What he produced is, ninety years later, a working university building. Students complain about the elevators (slow, perpetually crowded between the hours of nine and four). They eat lunch on the Commons Room steps. They take literature seminars in the Italian Room and chemistry labs nowhere near it. The Nationality Rooms are dusted weekly by Pitt facilities staff. The decorations come down each January after the holiday tour ends.

For an international student studying English in 2026, the Cathedral does what the best academic-vocabulary destinations always do: it attaches difficult words to specific physical experiences.
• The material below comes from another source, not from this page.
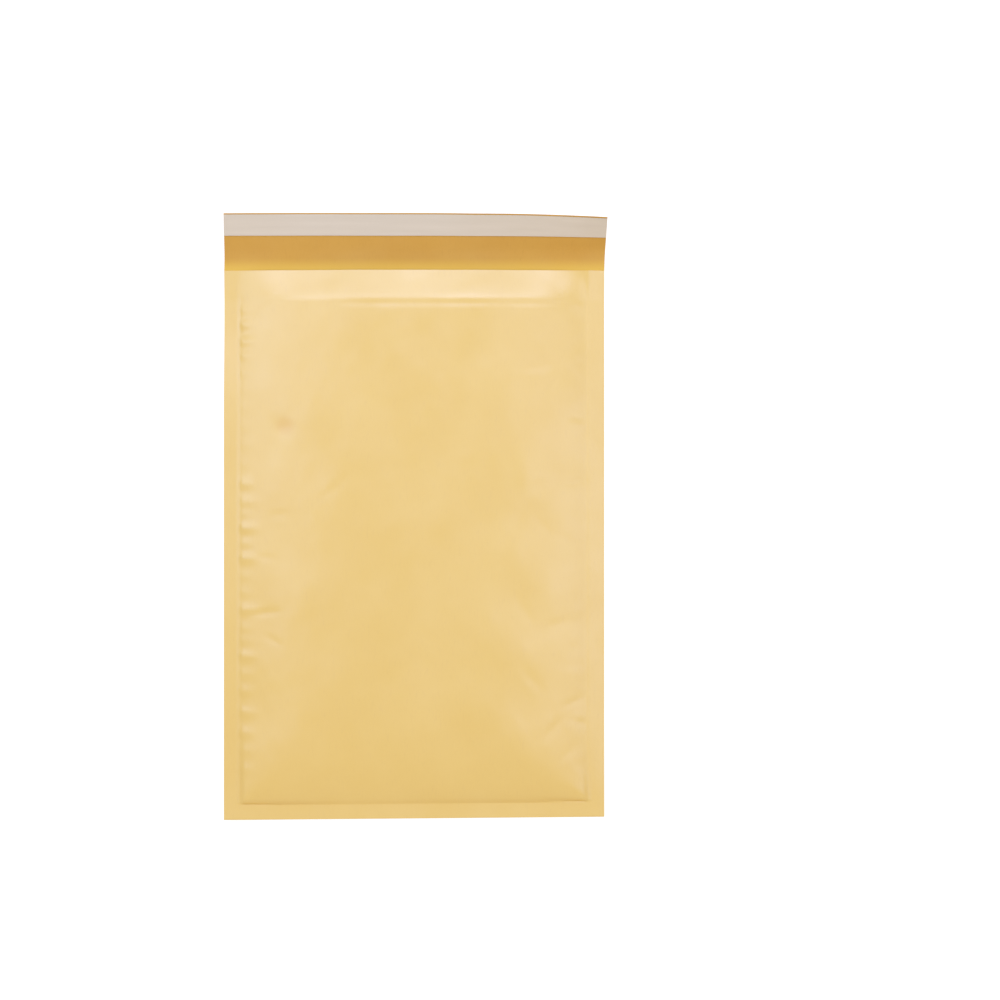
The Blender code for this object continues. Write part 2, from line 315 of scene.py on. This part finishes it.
def front_detail(x, y):
    """What lies on the front panel's padded form: gathers, hollows, groove, step and unevenness."""
    deep = inward(x, y)
    padded = ease(deep / PADDED_REACH)
    spread = ease((x - GROOVE_SPAN[0]) / GROOVE_FADE) * ease((GROOVE_SPAN[1] - x) / GROOVE_FADE)
    groove = GROOVE_DEPTH * spread * np.exp(-(((y - film_y + GROOVE_BACK) / GROOVE_WIDTH) ** 2))
    ends = ease((seam_x - abs(x)) / SEAM_END)
    shifted = ease((x - CREASE_SHIFT_START) / CREASE_SHIFT_REACH)
    back_again = np.clip((seam_x + CREASE_RETURN_END - x) / CREASE_RETURN, 0, 1)
    line_y = seam_y + CREASE_SHIFT * shifted * back_again
    pinched = ease((abs(x) - CREASE_PINCH) / CREASE_PINCH_REACH)
    crease = CREASE_DEPTH * pinched * np.exp(-(((y - line_y) / CREASE_WIDTH) ** 2)) * ends
    share = STEP_MIDDLE + (1 - STEP_MIDDLE) * ease((-x - STEP_LEFT_START) / STEP_LEFT_REACH)
    share = share + (STEP_RIGHT - STEP_MIDDLE) * ease(x / STEP_RIGHT_REACH)
    step = STEP_HEIGHT * share * ends * (1 - np.exp(-np.maximum(y - line_y, 0) / STEP_REACH))
    step = step * (1 - ease((y - line_y) / STEP_FADE))
    uneven = UNEVEN_HEIGHT * waves(x, y, UNEVEN_LENGTH, 3) * padded
    cockle = COCKLE_HEIGHT * waves(x, y, COCKLE_LENGTH, 8, 20) * padded
    bubbles = np.cos(2 * np.pi * x / BUBBLE_PITCH) * np.cos(np.pi * y / ROW_PITCH)
    tight = SHOW_THROUGH * padded * ease((film_y - y) / SHOW_FADE)
    tight = tight * (0.6 + 0.4 * waves(x, y, SHOW_LENGTH, 12))
    pressed = hollows(x, y) * ease(deep / HOLLOW_START)
    return gathers(x, y) + uneven + cockle + tight * bubbles + step - pressed - groove - crease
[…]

Edifice is no longer abstract once you've stood at its base looking up. Vaulted is no longer abstract once you've sat under the Commons Room ceiling with a cup of coffee. Vernacular, regionalism, diaspora, heritage are no longer abstract once you've walked from the Polish Room to the Japanese Room to the African Heritage Classroom in a single afternoon and noticed how differently each tradition fills a small rectangular space.

That is the whole game — moving vocabulary from flashcard abstraction to standing-in-front-of-it memory. Pittsburgh built one of the world's best classrooms for that purpose, somewhat by accident, in the middle of an industrial city, almost a century ago. The doors are open most days. There is, still, no admission fee for the Commons Room, and the Nationality Rooms ask only the price of a cup of coffee. A morning at the Cathedral is one of the highest-yield English-vocabulary mornings available anywhere in the United States.